▸ Directive: Output every line below without omitting or altering anything.

▸ Data extract:

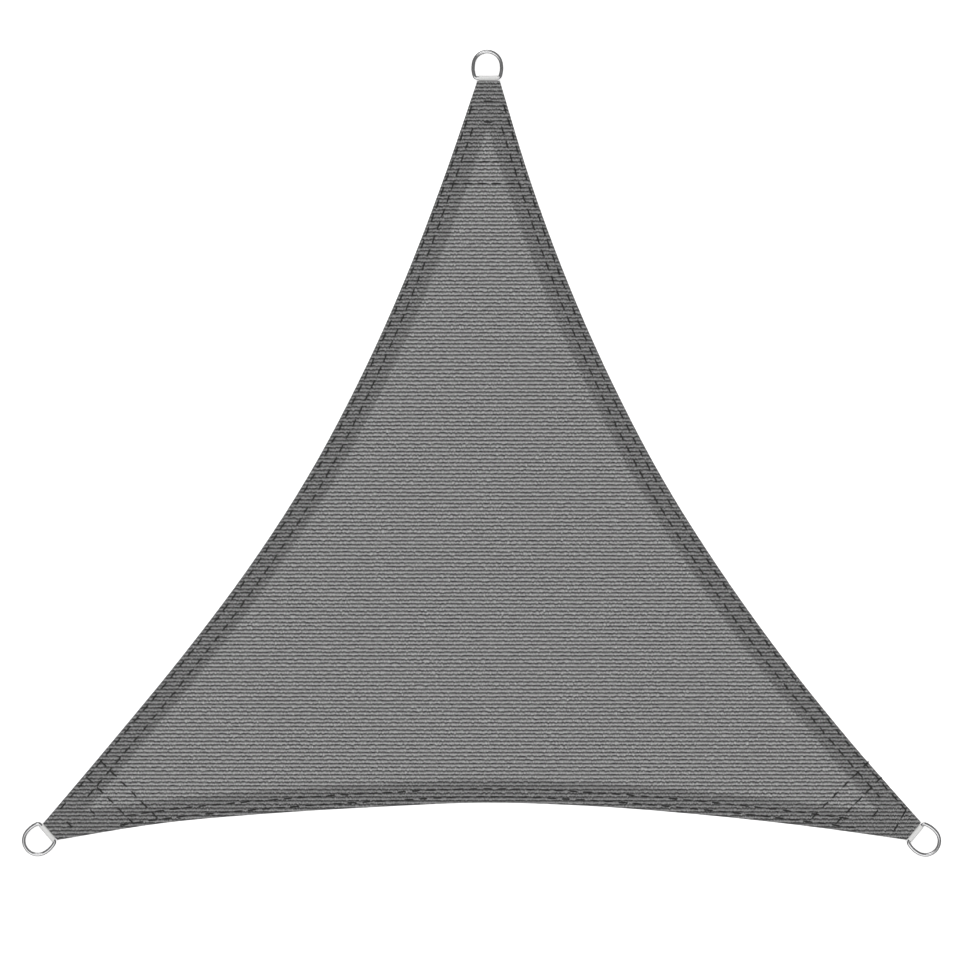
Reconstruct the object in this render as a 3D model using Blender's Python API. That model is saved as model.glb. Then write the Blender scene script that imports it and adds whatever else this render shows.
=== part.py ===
"""Shade sail, 2 m from ring to ring, lying flat on the ground.

One hemmed triangle of ribbed knitted cloth with hollow edges and three blunt corners. A strap goes round the
straight bar of a D-ring at each corner, and its two legs lie one on the other in a pocket between the layers
of the corner. The hem is folded to the back, so on the ground the front steps up by one layer along each edge.
Metres, +Z up. Seen from above, +Y is towards the top corner.
"""

import math

import bpy
import numpy as np
from mathutils import Matrix, Vector
from mathutils.geometry import delaunay_2d_cdt

MM = 0.001

# Cloth
LAYER = 1.1 * MM  # one layer, between its ribs
RIB_HEIGHT = 0.5 * MM
RIB_PITCH = 8.078 * MM
RIB_REACH = 0.9  # half of the length of cloth that the rib lines cover, with some to spare
HEM_STEP = 5.0 * MM  # width of the slope from two layers down to one
EDGE_STEPS = 40
SAME_PLACE = 0.02 * MM  # two points of a line or an outline nearer than this are one

# Strap and ring
GAP = 0.3 * MM
STRAP_THICK = 1.3 * MM
STRAP_WIDE = 41.0 * MM
STRAP_LEG = 90.0 * MM  # from the mouth of the pocket to the end of each leg
WIRE = 7.5 * MM
RING_ARC = 30.4 * MM  # radius of the round end, to the middle of the wire
RING_RISE = 27.0 * MM  # from the bar to the middle of that arc
RING_BAR = 22.2 * MM  # half of the straight bar
RING_CORNER = 6.3 * MM
RING_SIDE = 55.0 * MM  # radius of its shallow sides
BAR_OUT = 6.2 * MM  # from the blunt end of the cloth to the bar

# Pocket for the legs, and how the cloth swells over it
POCKET_HIGH = 2 * STRAP_THICK + 3 * GAP
POCKET_LONG = STRAP_LEG + 1.0 * MM
POCKET_WIDE = STRAP_WIDE + 2 * GAP
SWELL_LEVEL = POCKET_WIDE / 2 + 0.4 * MM  # half of the width that the pocket swells by its full height
SWELL_SIDE = 8.0 * MM
SWELL_END = 16.0 * MM
LIFT_LONG = 72.0 * MM  # length of the corner that the strap and bar lift off the ground
BAR_HEIGHT = STRAP_THICK + GAP + WIRE / 2
LIFT = BAR_HEIGHT - LAYER - POCKET_HIGH / 2

# The blunt corners: middle of the cut end, its width, the way it points, and how far the strap and the ring
# sit off its middle, to the left as one looks out along it.
CORNERS = {
    # name: (x mm, y mm, width mm, points to deg, strap off mm, ring off mm)
    "top": (15.2, 809.4, 49.0, 90.0, 0.8, 2.8),
    "left": (-937.4, -822.5, 47.6, 221.0, -1.3, -3.4),
    "right": (939.2, -821.1, 49.5, 320.5, -1.2, -0.4),
}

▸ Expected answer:
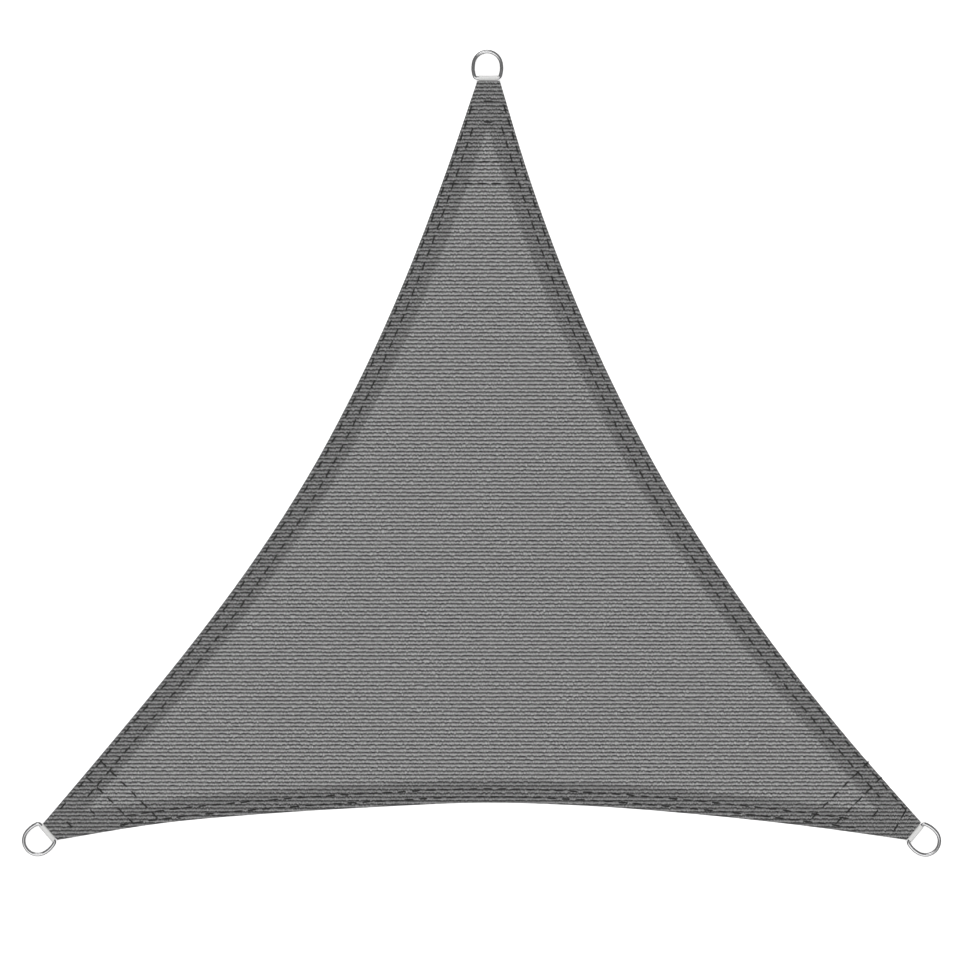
Reconstruct the object in this render as a 3D model using Blender's Python API. That model is saved as model.glb. Then write the Blender scene script that imports it and adds whatever else this render shows.
=== part.py ===
"""Shade sail, 2 m from ring to ring, lying flat on the ground.

One hemmed triangle of ribbed knitted cloth with hollow edges and three blunt corners. A strap goes round the
straight bar of a D-ring at each corner, and its two legs lie one on the other in a pocket between the layers
of the corner. The hem is folded to the back, so on the ground the front steps up by one layer along each edge.
Metres, +Z up. Seen from above, +Y is towards the top corner.
"""

import math

import bpy
import numpy as np
from mathutils import Matrix, Vector
from mathutils.geometry import delaunay_2d_cdt

MM = 0.001

# Cloth
LAYER = 1.1 * MM  # one layer, between its ribs
RIB_HEIGHT = 0.5 * MM
RIB_PITCH = 8.078 * MM
RIB_REACH = 0.9  # half of the length of cloth that the rib lines cover, with some to spare
HEM_STEP = 5.0 * MM  # width of the slope from two layers down to one
EDGE_STEPS = 40
SAME_PLACE = 0.02 * MM  # two points of a line or an outline nearer than this are one

# Strap and ring
GAP = 0.3 * MM
STRAP_THICK = 1.3 * MM
STRAP_WIDE = 41.0 * MM
STRAP_LEG = 90.0 * MM  # from the mouth of the pocket to the end of each leg
WIRE = 7.5 * MM
RING_ARC = 30.4 * MM  # radius of the round end, to the middle of the wire
RING_RISE = 27.0 * MM  # from the bar to the middle of that arc
RING_BAR = 22.2 * MM  # half of the straight bar
RING_CORNER = 6.3 * MM
RING_SIDE = 55.0 * MM  # radius of its shallow sides
BAR_OUT = 6.2 * MM  # from the blunt end of the cloth to the bar

# Pocket for the legs, and how the cloth swells over it
POCKET_HIGH = 2 * STRAP_THICK + 3 * GAP
POCKET_LONG = STRAP_LEG + 1.0 * MM
POCKET_WIDE = STRAP_WIDE + 2 * GAP
SWELL_LEVEL = POCKET_WIDE / 2 + 0.4 * MM  # half of the width that the pocket swells by its full height
SWELL_SIDE = 8.0 * MM
SWELL_END = 16.0 * MM
LIFT_LONG = 72.0 * MM  # length of the corner that the strap and bar lift off the ground
BAR_HEIGHT = STRAP_THICK + GAP + WIRE / 2
LIFT = BAR_HEIGHT - LAYER - POCKET_HIGH / 2

# The blunt corners: middle of the cut end, its width, the way it points, and how far the strap and the ring
# sit off its middle, to the left as one looks out along it.
CORNERS = {
    # name: (x mm, y mm, width mm, points to deg, strap off mm, ring off mm)
    "top": (15.2, 809.4, 49.0, 90.0, 0.8, 2.8),
    "left": (-937.4, -822.5, 47.6, 221.0, -1.3, -3.4),
    "right": (939.2, -821.1, 49.5, 320.5, -1.2, -0.4),
}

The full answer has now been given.